In its 60-55 home loss in the ACC/Big Ten Challenge on Wednesday, UNC was outmuscled, outshot, and outplayed by the Hawkeyes. Roy Williams’s squad shot a putrid 27.9 percent from the field, the fifth lowest ever in school history. In addition, the Tar Heels had just eight assists in posting a negative assist-to-turnover ratio (10 turnovers).
On Sunday, UNC responded in a big way by sharing the basketball. From start to finish, the Tar Heels were able to find the open man and convert easy baskets. By the time the final horn sounded, UNC had recorded 27 team assists from nine different players and had turned in a season-best 60.0 percent shooting effort (45-of-75).
In addition to scoring the ball efficiently, UNC tied a season low with eight turnovers (nearly six below its season average of 13.9). With a 27-9 assist-to-turnover ratio, UNC proved that it has the ability to get everybody involved on offense, while still playing under control.
“We always look at assist-to turnover ratio,” said UNC guard Marcus Paige, who dished out a season-high six assists. “Against Iowa we had a lot of careless turnovers. … We did a great job sharing the ball and taking care of the ball [against ECU] and that’s something we that we need to keep doing.”
The fact that forward J.P. Tokoto (eight assists) and Paige led the way in assists has become the norm for this team. Whether they are leading a fast break or looking for cutters on the back door, both players seem to have a knack for finding the open spaces in opposing defenses.
Tokoto in particular was outstanding from start to finish. The small forward was most effective from the top of the key where he consistently connected on backdoor cutters that produced easy lay-ins.
“Today we had a ton of assists on a lot of baskets, which is great,” Tokoto said. “Everybody was sharing the ball and everybody was moving. That’s what we need in our offense to be successful.”
Even more encouraging for Williams is that other players are finding ways to create offensive chances for their teammates. Freshmen Justin Jackson and Theo Pinson also combined for five assists as each player looked confident in how they were able to move the ball.
Pinson has looked frantic at times this season, but stayed much more in control in this game. In one series, Pinson was able to slow things down on the fast break and execute a perfect pick and roll that ended with a wide-open Brice Johnson jump shot.
Jackson, meanwhile, has always shown confidence in attacking the basket. Against East Carolina, however, he showed an even greater willingness to make that one extra pass, and the results were impressive. The freshmen had two superb backdoor passes to Kennedy Meeks in the paint (and one basket that was called back after a questionable charging call).
Backup guards Nate Britt and Joel Berry were also effective against the Pirates. The two each had season highs in points – Berry had eight, Britt had 10 - and combined for five assists against zero turnovers.

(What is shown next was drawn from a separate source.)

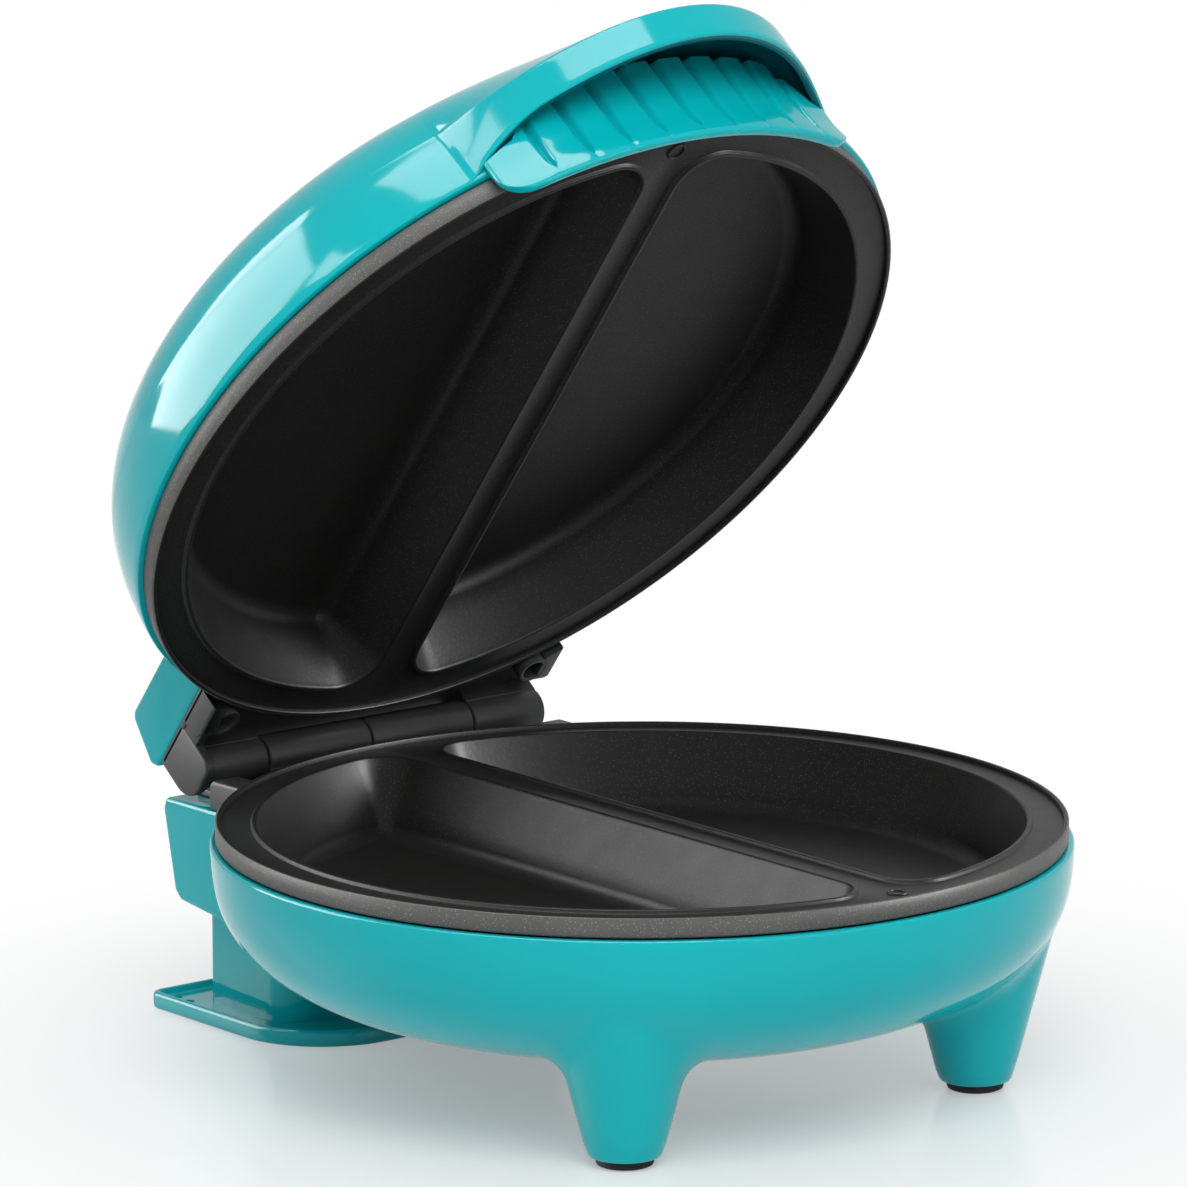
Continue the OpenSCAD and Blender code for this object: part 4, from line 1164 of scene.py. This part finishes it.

Even with all of the involvement from the backcourt and wing positions, a lot of the action still starts with Meeks on the interior. After the Davidson game, Williams called Meeks “the best outlet passer he’s ever coached.”
Meeks only had one assist on the score sheet, but the big man once again set the tone with his precise outlet passes, as well as his ability to find open shooters when he has the ball under the basket.
“You want to play as a team and that’s one of the things you have to do,” Johnson said. “You have to pass it around and get the best shot that this team needs. That’s one of the biggest things we did tonight.”